Parmi eux, coup de cœur pour le travail de Lara Tabet et Randa Mirza (le duo Jeanne et Moreau) avec une installation réunissant des tirages, une impression sur tissu, un tirage en verre brisé installé au sol et un ancien album photo contenant leurs propres images que le spectateur est invité à consulter. Le tout raconte la vie du couple après la destruction de leur appartement lors de l’explosion du port de Beyrouth en août 2020. De son côté, avec sa série Animas, le photographe italien Andrea Graziosi présente une étonnante galerie de portraits de personnages masqués, mi-hommes/mi-animaux, des créatures ténébreuses et troublantes en liens avec les traditions ancestrales de la région de la Barbagia au centre de la Sardaigne. Un point de vue documentaire ou l’imaginaire a toute sa place.
En ce qui concerne la partie salon réunissant six galeries françaises et une allemande, comme le raconte Erick Gudimard, « la participation est gratuite en contrepartie du versement d’un petit pourcentage sur les ventes réalisées. Car c’est un échange de bons procédés : les galeries nous apportent leurs compétences et leurs conseils en nous accompagnant pour favoriser l’insertion des artistes du Prix ». Du côté des exposants, mention spéciale pour Céline Croze présentée par la galerie Sit Down (Paris). Dans son travail sur Caracas, elle retranscrit son errance nocturne dans la capitale vénézuélienne dans un style cinématographique tout en nuances de bruns. Cette série sera présentée cet automne au Festival du Regard, édition sur le thème de la nuit (du 14/10 au 27/11/2022 à Cergy-Pontoise).

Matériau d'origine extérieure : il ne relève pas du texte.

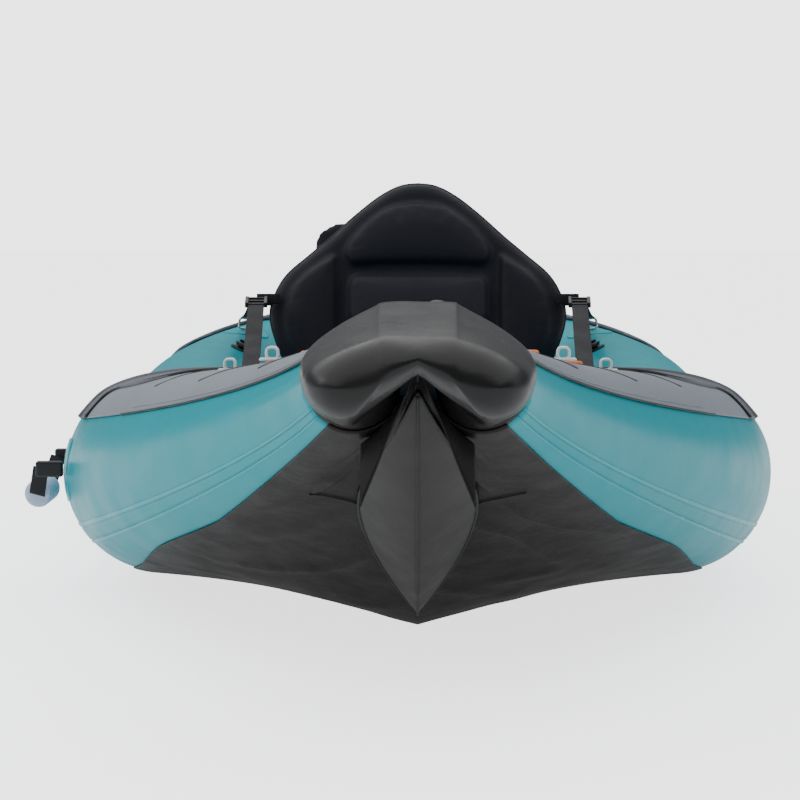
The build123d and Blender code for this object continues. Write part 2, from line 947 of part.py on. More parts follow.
for name, end in ends:
    route = bungee_route(end)
    radii = [min(r, bungee_bend) for r in corner_radii(route, 0.45)]
    print(name, "bungee radii", [round(r, 1) for r in radii])
    with BuildPart() as bungee:
        with BuildLine() as line:
            FilletPolyline(*route, radius=radii)
        path = line.wires()[0]
        with BuildSketch(Plane(origin=path @ 0, z_dir=path % 0)):
            Circle(bungee_radius)
        sweep(path=path)
    exact = math.pi * bungee_radius ** 2 * path.length
    print(name, "bungee", round(path.length, 1), round(bungee.part.volume / exact, 4))
    save(bungee, f"{name}_bungee")

    with BuildPart() as loops:
        for reach, x in ((bungee_near, bungee_near_reach), (bungee_far, bungee_far_reach)):
            for side in (-1, 1):
                cx, cy, cz = bungee_point(end, reach, side * (x - loop_bore / 2))
                with BuildSketch(section_plane(cy)):
                    with Locations((cx, cz)):
                        RectangleRounded(loop_bore + 2 * loop_wall, loop_bore + 2 * loop_wall, 4)
                        RectangleRounded(loop_bore, loop_bore, 2.5, mode=Mode.SUBTRACT)
                extrude(amount=loop_width / 2, both=True)
        add(decks[name].part, mode=Mode.SUBTRACT)
        cut_tubes()
    save(loops, f"{name}_bungee_loops")

with BuildPart() as bungee_locks:
    for name, end in ends:
        middle = bungee_point(end, bungee_near, 0)
        with Locations(middle):
            Box(2 * lock_half_length, *lock_size)
    for deck in decks.values():
        add(deck.part, mode=Mode.SUBTRACT)
save(bungee_locks, "bungee_locks")


# Skeg: a base bonded along the stern keel line, a fin that slides out of it, and a lock pin

skeg_fore = Vector(0, half_length - skeg_front, keel_z(half_length - skeg_front))
skeg_aft = Vector(0, half_length - skeg_back, keel_z(half_length - skeg_back))
skeg_run = skeg_aft - skeg_fore
skeg_way = skeg_run.normalized()
skeg_plane = Plane(origin=skeg_fore, x_dir=(-1, 0, 0), z_dir=skeg_way)
skeg_side = Plane(origin=skeg_fore, x_dir=skeg_way, z_dir=(1, 0, 0))
tongue = skeg_thickness * 2
groove_depth = skeg_base_height / 2
pin_at = (skeg_run.length + joint_gap + 2 * skeg_pin_radius, -groove_depth)

with BuildPart() as skeg_base:
    with BuildSketch(skeg_plane):
        with Locations((0, skin / 4 - skeg_base_height / 2)):
            Rectangle(skeg_base_width, skeg_base_height + skin / 2)
        with Locations((0, -skeg_base_height)):
            blade = skeg_thickness + 2 * fit_clearance
            Rectangle(blade, 2 * groove_depth + 6, mode=Mode.SUBTRACT)
        with Locations((0, -groove_depth)):
            head = skeg_tongue_height + 2 * fit_clearance
            Rectangle(tongue + 2 * fit_clearance, head, mode=Mode.SUBTRACT)
    extrude(amount=skeg_run.length)
    add(hull_bottom.part, mode=Mode.SUBTRACT)
save(skeg_base, "skeg_base")

with BuildPart() as skeg_fin:
    with BuildSketch(Plane.YZ):
        with BuildLine():
            top_fore = skeg_fore + skeg_way * skeg_fin_inset + skeg_side.y_dir * (-groove_depth)
            top_aft = skeg_aft - skeg_way * skeg_fin_inset / 2 + skeg_side.y_dir * (-groove_depth)
            Polyline(
                (top_fore.Y, top_fore.Z),
                (top_aft.Y, top_aft.Z),
                (top_aft.Y + skeg_fin_sweep, skeg_ground_gap + skeg_fin_tip_rise),
                (top_aft.Y + 4, skeg_ground_gap),
                (top_aft.Y - skeg_fin_foot, skeg_ground_gap),
                close=True,
            )
        make_face()
    extrude(amount=skeg_thickness / 2, both=True)
    with BuildSketch(skeg_plane.offset(skeg_fin_inset)):
        with Locations((0, -groove_depth)):
            Rectangle(tongue, skeg_tongue_height)
    extrude(amount=pin_at[0])
    with BuildSketch(skeg_side.offset(-skeg_base_width)):
        with Locations(pin_at):
            Circle(skeg_pin_radius + fit_clearance)
    extrude(amount=2 * skeg_base_width, mode=Mode.SUBTRACT)
save(skeg_fin, "skeg_fin")

with BuildPart() as skeg_pin:
    with BuildSketch(skeg_side.offset(-skeg_pin_length / 2)):
        with Locations(pin_at):
            Circle(skeg_pin_radius)
    extrude(amount=skeg_pin_length)
    with BuildSketch(skeg_side.offset(skeg_pin_length / 2)):
        with Locations(pin_at):
            Circle(skeg_knob_radius)
    extrude(amount=skeg_knob_length)
save(skeg_pin, "skeg_pin")
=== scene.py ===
import math
import bmesh
import bpy
import numpy as np
from mathutils import Matrix, Vector, noise


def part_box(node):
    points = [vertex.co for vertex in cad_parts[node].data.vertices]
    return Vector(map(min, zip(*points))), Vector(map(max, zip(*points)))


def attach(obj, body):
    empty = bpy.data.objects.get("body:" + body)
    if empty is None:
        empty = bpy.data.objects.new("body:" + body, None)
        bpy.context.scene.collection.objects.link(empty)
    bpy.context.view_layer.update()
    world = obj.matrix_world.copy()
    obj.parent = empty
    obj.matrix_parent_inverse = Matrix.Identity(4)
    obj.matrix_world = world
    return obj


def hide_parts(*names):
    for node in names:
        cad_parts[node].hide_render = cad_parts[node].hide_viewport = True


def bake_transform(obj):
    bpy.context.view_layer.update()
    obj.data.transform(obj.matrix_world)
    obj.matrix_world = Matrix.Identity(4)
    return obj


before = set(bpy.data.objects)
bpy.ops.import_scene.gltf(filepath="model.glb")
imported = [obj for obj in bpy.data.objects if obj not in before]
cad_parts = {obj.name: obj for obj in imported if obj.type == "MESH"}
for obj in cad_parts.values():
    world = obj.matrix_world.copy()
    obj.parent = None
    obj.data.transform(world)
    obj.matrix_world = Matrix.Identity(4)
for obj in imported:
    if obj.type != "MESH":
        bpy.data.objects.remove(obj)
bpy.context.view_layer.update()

# One-person inflatable kayak, in metres, in the frame's own axes: +Z up, bow at -Y, port at +X.

# Hull lines, the same as the frame's
half_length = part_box("stern_nose_cone")[1][1]
tube_radius = 0.130
tube_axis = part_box("port_tube")[1][0] - tube_radius
tube_tip_inset = 0.100
tube_tip_radius = 0.040
tube_tip_x = 0.042
tube_tip_height = 0.360
taper_length = 1.150
taper_power = 1.4
rise_length = 1.450
keel_rise_start = 0.765
keel_rise_slope = 0.58
keel_rise_round = 0.030
keel_dip = 0.0015
skin = 0.002
cone_length = 0.200
deck_edge_angle = 57
deck_middle = 0.620
deck_tip = 0.860
deck_tip_reach = 0.340
coaming_width = 0.060
cone_face = half_length - cone_length

sides = (("starboard", -1), ("port", 1))
ends = (("bow", -1), ("stern", 1))


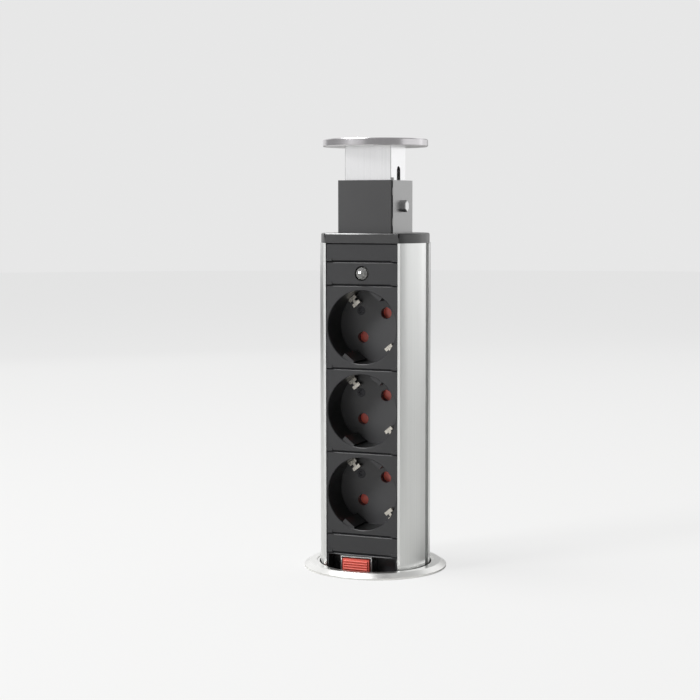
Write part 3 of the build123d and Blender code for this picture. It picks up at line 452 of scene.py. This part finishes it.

Autre découverte à suivre de près, Guénaëlle de Carbonnières, présentée par les galeries Binome (Paris) et Françoise Besson (Lyon). A travers des œuvres issues de quatre séries récentes, l’artiste explore les thèmes du patrimoine et de l’archéologie mettant en œuvres différents processus mêlant numérique, argentique, gravure, dessin, etc. Que le résultat final soit des tirages –séries Submergées, Cités englouties ou Creuser l’image – ou des œuvres-objets dans lesquels les négatifs sont scellés dans de la résine – série Captures fossiles –, Guénaëlle de Carbonnières interroge notre rapport à l’histoire et à la mémoire, et rebat les cartes de la notion et du statut du document.
Il ne faut pas quitter Marseille sans avoir vu l’exposition de Thomas Mailaender au Centre Photographique. Là aussi, c’est un rendez-vous avec l’insolite et l’inattendu, deux notions qui font partie de l’ADN du Centre. Le lieu est rendu méconnaissable par les installations, avec notamment une serre géante, des cyanotypes réalisés à même les murs grâce à des lampes à bronzer achetées sur Leboncoin, tout comme les magazines d’où sont extraits les images. Électron libre, Thomas Mailaender s’amuse avec sérieux, expérimentant avec des matériaux recyclés, faisant appel aux étudiants des beaux-arts pour une partie de cette production dans l’esprit participatif propre à ce lieu… La visite s’achève dans l’équivalent d’un atelier d’artiste où, sur une grande table, sont présentés pèle mêle les éléments d’œuvres en devenir réalisées à partir de livres culte de l’histoire du médium. Une visite pleine de rebondissements !
4e édition de Polyptyque, du 27 août au 10 septembre 2022. 3, rue Henri Fiocca, 13001 Marseille.
Thomas Mailaender, Lumière passion du 27 mai au 24 septembre 2022, Centre Photographique Marseille (CPM). 74 rue de la Joliette, 13002 Marseille.
* Jury du prix Polyptyque: Pascal Beausse, responsable de la collection photographie du CNAP, Françoise Bornstein, directrice de la Galerie Sit Down (Paris), Florence Bourgeois, directrice de Paris Photo, Pascal Neveux, directeur du FRAC Picardie Hauts-de-France, président du CIPAC ; Alexander Sairally et Esther Schulte, directeur et directrice de la Galerie Drawing Room (Hambourg), Caroline Stein, responsable du mécénat et conservatrice de la collection de la banque Neuflize OBC.